Feature information for each GOP classified into a category may be extracted, and then a compression option for each category may be estimated.

FIG. 6 is a diagram illustrating a process of estimating CRF that is a compression option corresponding to category A according to an embodiment of the present disclosure.

Referring to FIG. 6, feature information 610 extracted corresponding to category A may be input to a category A compression option estimation model 620 pre-trained.

The category A compression option estimation model 620 according to an embodiment may include at least one selected from the group of a convolution neural network (CNN) model 621, a recurrent neural network (RNN) 621, and a Softmax classifier 623. Herein, the category A compression option estimation model 620 may be trained to classify the class of CRF that is a feature element corresponding to category A selected using a feature element estimation model, which is a deep learning model trained through supervised learning.

FIG. 7 is a flowchart illustrating a method for optimizing encoding through video category classification based on artificial intelligence according to an embodiment of the present disclosure.

Referring to FIG. 7, the AI server 30 may divide an input video file into GOPs in step S710.

The AI server 30 may perform category classification and feature information extraction on the basis of each GOP resulting from division in step S720.

The AI server 30 may determine an optimal feature element for predicting a compression option for each category in step S730.

The AI server 30 may estimate the compression option value according to the feature element determined corresponding to the category in step S740.

The AI server 30 may perform GOP-by-GOP encoding corresponding to the category by applying the estimated compression option value in step S750.

The AI server 30 may combine the GOP-by-GOP encoded files to generate an entire transcoded video file in step S760.

FIG. 8 is a flowchart illustrating a method for optimizing encoding through video category classification based on artificial intelligence according to another embodiment of the present disclosure.

Referring to FIG. 8, the AI server 30 may divide an input video file into GOPs in step S810.

The AI server 30 may perform category classification and feature information extraction on the basis of each GOP resulting from division in step S820.

The AI server 30 may determine an optimal feature element for predicting a compression option for each category in step S830.

The AI server 30 may estimate the compression option value according to the feature element determined corresponding to the category in step S840.

The AI server 30 may analyze GOP-by-GOP compression efficiency and video quality to optimize the estimated compression option value in step S850.

The AI server 30 may perform GOP-by-GOP encoding corresponding to the category by applying the optimized compression option value in step S860.

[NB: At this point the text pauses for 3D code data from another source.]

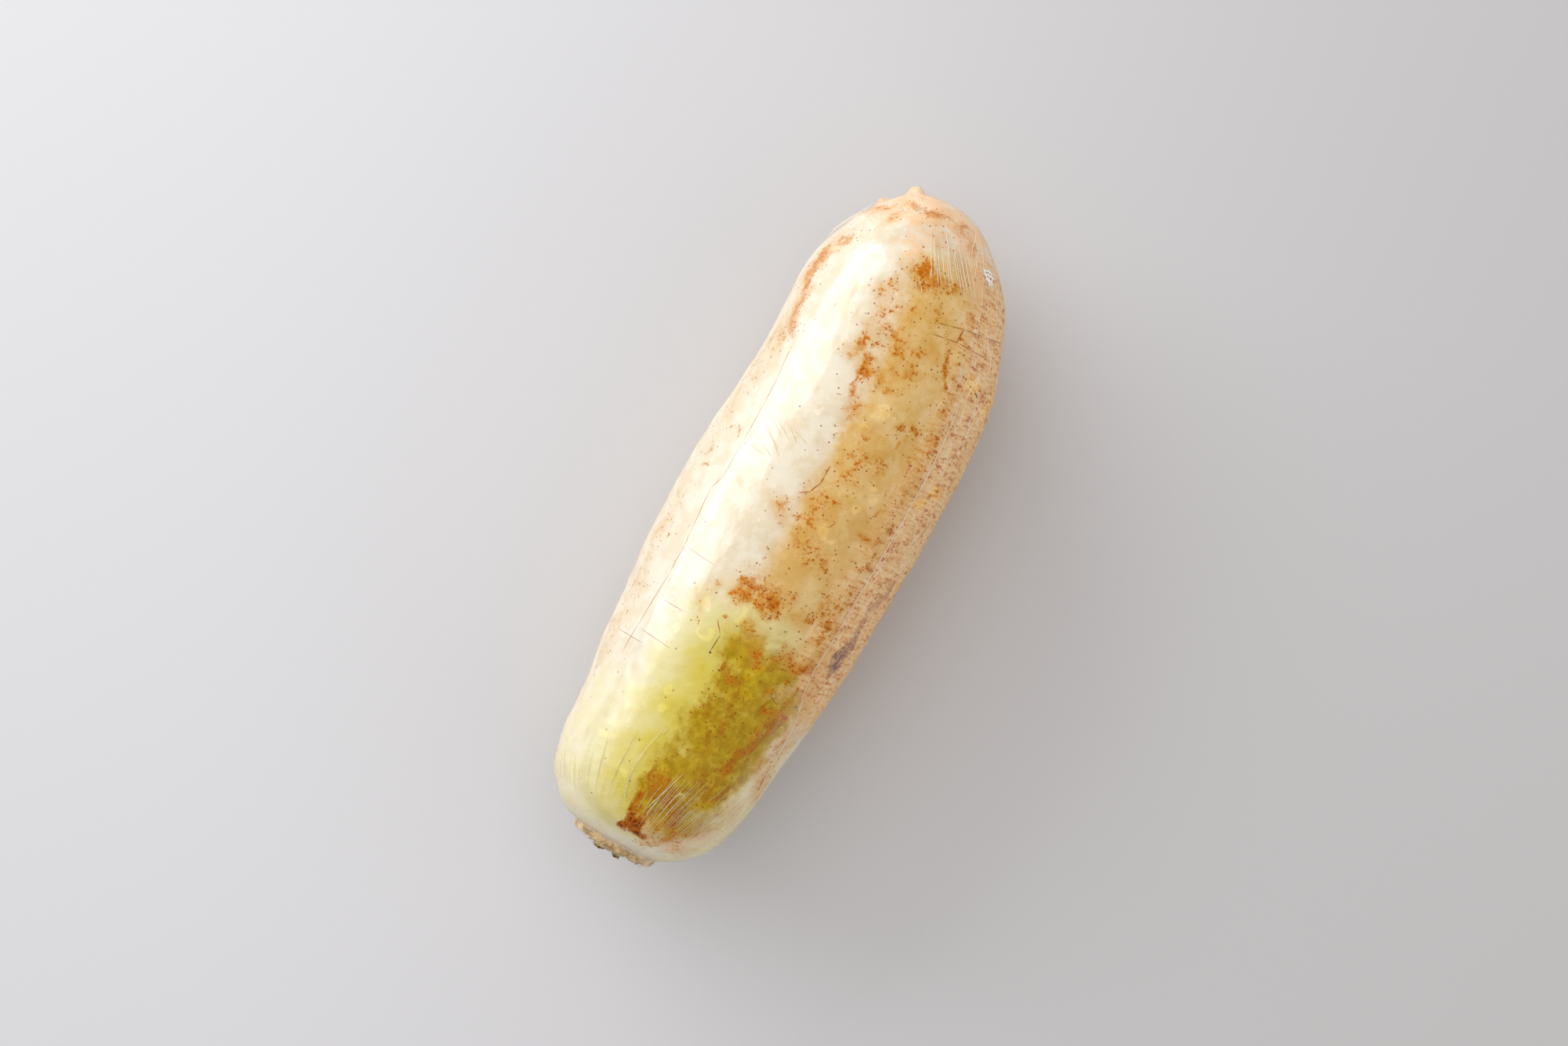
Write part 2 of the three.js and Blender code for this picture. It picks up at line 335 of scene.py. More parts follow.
def strips_mesh(name, surface, strips):
    """One piece of many strips, each a path, a width, a height and a strength."""
    vertices = []
    faces = []
    strengths = []
    for path, width, height, strength in strips:
        rings = strip_rings(surface, path, width, height)
        first = len(vertices)
        last = first + (len(rings) - 1) * 6
        vertices += list(rings.reshape(-1, 3))
        strengths += [strength] * (len(rings) * 6)
        for row in range(first, last, 6):
            for k in range(6):
                a, b = row + k, row + (k + 1) % 6
                faces.append((a, b, b + 6, a + 6))
        faces += [tuple(range(first, first + 6))[::-1], tuple(range(last, last + 6))]
    mesh = bpy.data.meshes.new(name)
    mesh.from_pydata(((np.array(vertices) + SHIFT) * MM).tolist(), [], faces)
    mesh.shade_smooth()
    obj = bpy.data.objects.new(name, mesh)
    bpy.context.scene.collection.objects.link(obj)
    add_attribute(obj, "strength", np.array(strengths))
    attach(obj, "root")
    return obj


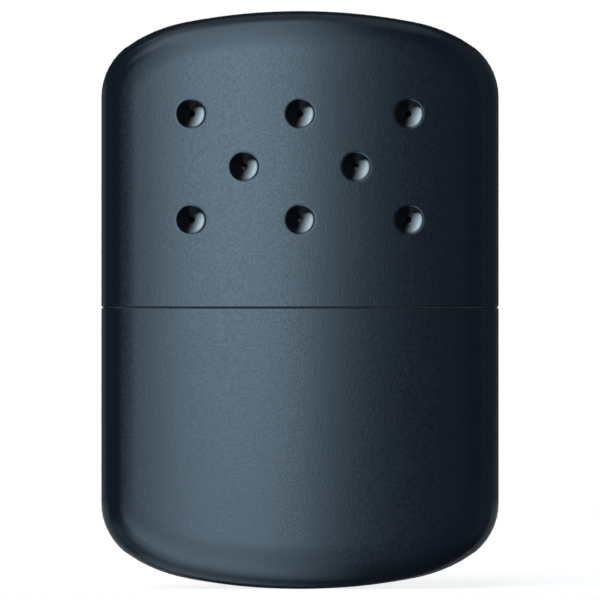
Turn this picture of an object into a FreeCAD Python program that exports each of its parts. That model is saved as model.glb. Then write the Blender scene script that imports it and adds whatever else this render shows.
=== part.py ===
"""Catalytic hand warmer: a steel case in two halves, a fuel tank and a push-on burner.

Millimetres, +Z up along the length, the front face towards -Y. The origin is the
lowest point of the case's rounded lower end.
"""
import FreeCAD
import Part
import math
import operator
import os
import Sketcher

from FreeCAD import Rotation, Vector

# ------------------------------------------------------------------ driving sizes

SIZES = [
    # the closed case
    ("case_height", 99.0),
    ("case_width", 68.2),
    ("case_depth", 13.0),
    ("face_radius", 240.0),  # crown of the front and back, across the width
    ("side_land", 0.4),  # straight strip between the two roundings of a side
    ("end_radius", 104.0),  # middle arc of each rounded end, seen from the front
    ("end_angle", 10.9),  # half of what this arc spans, in degrees
    ("corner_radius", 10.9),  # arc that turns each end into the sides
    ("corner_angle", 31.9),  # where that arc begins, in degrees from the middle
    ("wall", 0.45),
    ("seam_height", 48.25),
    ("seam_gap", 0.3),
    ("seam_edge", 0.15),  # broken outer edges that meet at the seam
    # vents in the front of the lid, drawn inwards and pierced
    ("vent_mouth", 4.7),
    ("vent_hole", 1.8),
    ("vent_depth", 1.6),
    ("vent_wall", 0.3),
    ("vent_rise", 14.95),  # lowest row, above the seam
    ("vent_row_pitch", 9.04),
    ("vent_spread_of_three", 18.6),  # outer vents of a row of three, from the middle
    ("vent_spread_of_two", 9.55),  # vents of the row of two, from the middle
    # cap of the tank, which stands up inside the lid as a collar
    ("collar_fit", 0.15),
    ("collar_height", 8.5),  # above the seam
    ("cap_skirt", 6.0),  # below the seam
    ("cap_wall", 0.4),
    ("cap_edge", 0.9),
    # filler neck
    ("neck_width", 28.0),
    ("neck_depth", 5.8),
    ("neck_height", 6.0),  # above the deck
    ("neck_wall", 0.4),
    ("neck_flange", 1.3),
    ("neck_lip", 0.12),
    ("neck_fit", 0.05),
    # cotton packing and felt plug
    ("packing_inset", 2.4),  # from the case's outline
    ("packing_edge", 2.0),
    ("packing_gap", 0.2),  # from the neck's foot and the cap's inside
    ("felt_gap", 0.15),
    ("felt_rise", 0.8),  # above the deck
    # burner
    ("burner_overhang", 2.0),  # past each end of the neck
    ("burner_overlap", 0.6),  # past the neck at the front and the back
    ("burner_sheet", 0.35),
    ("burner_fit", 0.1),  # band round the neck
    ("burner_seat", 0.2),  # band above the deck, and plate above the neck
    ("slit_width", 1.0),
    ("slit_height", 4.2),
    ("slit_spread", 10.5),  # slits in the band, from the middle
    ("vapour_slot_width", 22.0),
    ("vapour_slot_depth", 2.4),
    ("cage_height", 9.5),
    ("cage_edge", 0.5),
    ("window_count", 5),
    ("window_bar", 1.4),
    ("window_sill", 1.6),
    ("mat_gap", 0.15),
    ("mat_thickness", 1.3),
    ("former_sheet", 0.25),
    ("former_slot_count", 6),
    ("former_slot_width", 2.0),
    ("former_slot_low", 1.6),
    ("former_slot_high", 5.6),
]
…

The AI server 30 may combine the GOP-by-GOP encoded files to generate an entire transcoded video file in step S870.

The above description is merely intended to exemplarily describe the technical spirit of the present disclosure, and those skilled in the art will appreciate that various changes and modifications are possible without departing from the essential features of the present disclosure.

Therefore, the embodiments disclosed in the present disclosure are not intended to restrict the technical spirit of the present disclosure and are merely intended to describe the present disclosure, and the scope of the present disclosure is not limited by those embodiments. The protection scope of the present disclosure should be defined by the accompanying claims, and the technical spirit of all equivalents thereof should be construed as being included in the scope of the present disclosure.

Claims

1. A method for optimizing video encoding based on artificial intelligence, the method comprising:

dividing an input video file into groups of pictures (GOPs);

performing classification of a category and extraction of feature information on each of the GOPs resulting from division;

estimating, based on the extraction of the feature information, an estimated optimal compression option value corresponding to the classification of the category by determining an optimal feature element to predict the estimated optimal compression option value for the classification of the category;

analyzing GOP-by-GOP compression efficiency and video quality using artificial intelligence to generate an optimized compression option value;

performing GOP-by-GOP encoding by applying the optimized compression option value for the classification of the category on the each of the GOPs to generate GOP-by-GOP encoded files; and

combining the GOP-by-GOP encoded files to generate an entire video file transcoded.

2. (canceled)

3. The method of claim 1, wherein the optimal feature element includes a video feature element and an image feature element, and

the video feature element includes at least one selected from a group of bitrates, constant rate factor (CFR), quantization, framerate, interlace, frame type, a size of the GOPs, and variation, and the image feature element includes complexity or resolution or both.

4. The method of claim 1, wherein the category includes at least one selected from a group of a sports category, a news category, a lecture category, a movie category, and other categories.

5. The method of claim 1,

wherein the analyzing the GOP-by-GOP compression efficiency and video quality is performed using the artificial intelligence without physical encoding of the entire video file.

6. A computing device, comprising:

a processor configured to execute instructions; and

a memory configured to store the instructions,

wherein the instructions are designed to divide an input video file into groups of pictures (GOPs), perform classification of a category and extraction of feature information on each of the GOPs resulting from division, estimate, based on the extraction of the feature information, an estimated optimal compression option value corresponding to the classification of the category by determining an optimal feature element to predict the estimated optimal compression option value for the classification of the category, analyze GOP-by-GOP compression efficiency and video quality using artificial intelligence to generate an optimized compression option value, perform GOP-by-GOP encoding by applying the optimized compression option value for the classification of the category on the each of the GOPs to generate GOP-by-GOP encoded files, and combine the GOP-by-GOP encoded files to generate an entire video file transcoded.

7. (canceled)

8. The computing device of claim 6, wherein the optimal feature element includes a video feature element and an image feature element, and

the video feature element includes at least one selected from a group of bitrates, constant rate factor (CFR), quantization, framerate, interlace, frame type, a size of the GOPs, and variation, and the image feature element includes complexity or resolution or both.

9. The computing device of claim 6, wherein the category includes at least one selected from a group of a sports category, a news category, a lecture category, a movie category, and other categories.

10. The computing device of claim 6, wherein the GOP-by-GOP compression efficiency and video quality is analyzed using the artificial intelligence without physical encoding of the entire video file.